Using a range between zero and one hundred – this index will tell you the momentum to watch for when identifying reversals and price extremes. Once you start verifying your trades with Money Flow, you’ll likely never look in the rear view mirror.

It’s just a matter of watching for the right conditions.

Trade with the prevailing force, not against it

It’s a little known fact (cue Cliff Clavin)… that small planes can take off at slower speeds than F1 cars race on a track. The only thing standing between the car and takeoff? Physics and an aerodynamic design that creates enough downforce to keep it on the ground.

Since there’s nothing that will keep the market on the ground, MFI (Money Flow Index) can tell you exactly where the market stands – as buying and selling forces do battle. To determine this, you’re specifically looking at the edges of the index for buying and selling pressure extremes.

Know when buyers or sellers are about to run out of gas!

Since the index operates with a range of zero to 100 – you’ll want to keep an eye on conditions above 80 and below 20. Above 80 and the buyers have lifted price towards the heavens a bit too much. Below 20 and the sellers are dragging it down too far for the market’s taste.

It’s these moments that you’re waiting on for an entry. The very instant when buyers have about had enough – are starting to run out of gas and the sellers are looking to step in. And vice versa on the other side.

Here is what the MFI looks like. Like a speedometer for the market, you can quickly see when market conditions reach extremes.

An immediate way to know where the institutions are headed

Amazingly enough, an F1 car engine doesn’t run forever. In fact, they only run for about 2 hours of racing – before pretty much blowing up. The car in your garage? We usually expect those to last for at least 20 years – if not much longer. That’s the extent to which an F1 engine is pushed.

Like an F1 engine, when the market gets pushed to its limit – you have a chance to enter for a profit. When the MFI is pegged in either direction – watch for an entry opportunity. To confirm the entry you’re looking for responding pressure from buyers or sellers coming in to push the swing.

Watch for entries during liquid sessions when buyers or sellers are stepping in to drive a reversal.

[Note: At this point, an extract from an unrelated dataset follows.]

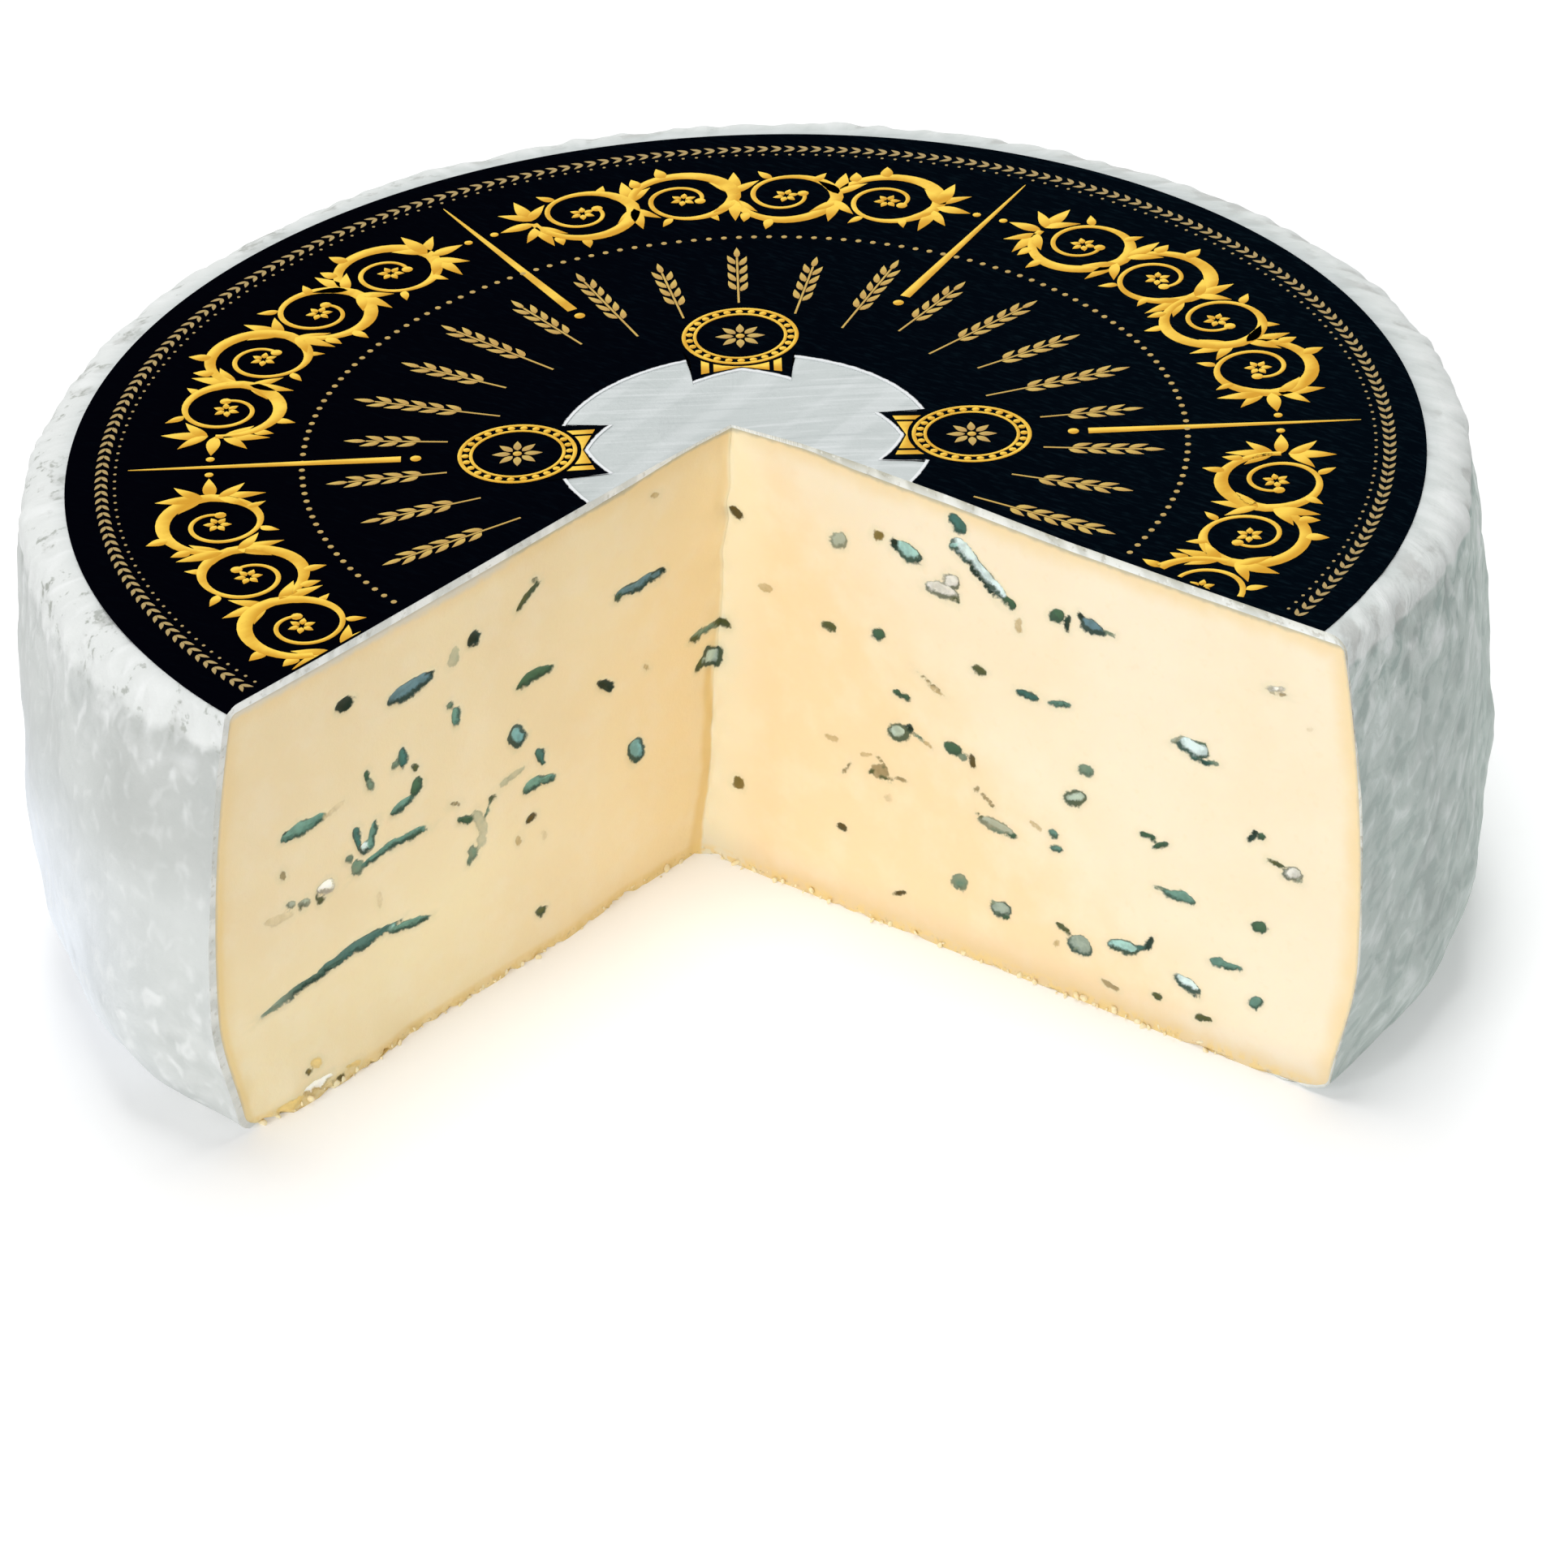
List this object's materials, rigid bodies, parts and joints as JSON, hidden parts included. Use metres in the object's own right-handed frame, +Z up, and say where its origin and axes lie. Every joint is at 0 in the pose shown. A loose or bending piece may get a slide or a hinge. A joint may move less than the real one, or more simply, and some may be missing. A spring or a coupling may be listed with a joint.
{
  "type": "blue cheese wheel",
  "caption": "Round soft blue cheese wheel with a wedge cut out, a pale bloomy rind, open blue veins in the cut faces and a paper ring label on top.",
  "frame": {"origin": "middle of the footprint, on the surface that the wheel stands on", "axes": "+Z up along the wheel's axis, the cut opening faces -Y, +X to the right when looking into the cut"},
  "size_m": [0.2005, 0.1666, 0.0711],
  "materials": {
    "rind": "matt grey-white bloomy cheese rind, lumpy, with cloth-like wrinkles",
    "cheese_paste": "smooth creamy pale yellow cheese paste with blue-green mould veins",
    "label_paper": "satin blue-black printed paper",
    "gold_print": "satin gold ink on paper"
  },
  "bodies": {
    "root": {"cheese_wheel": "rind", "top_label": "label_paper"}
  },
  "joints": []
}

Staying with your same EUR/USD MFI, note the relationship between the breaches in the index and big swings with this currency pair. They don’t come every minute of the trading day, but when they do – there are plenty of pips to go around.

Keep in mind that, like any market – there are high and low volume periods. You want to be trading during the cash session where volume will be there to support the market move to get the most out of MFI.

Leave the moped entries to the rest of the retail trading public. Enter with the speed and force of MFI and bring F1 glory to your account.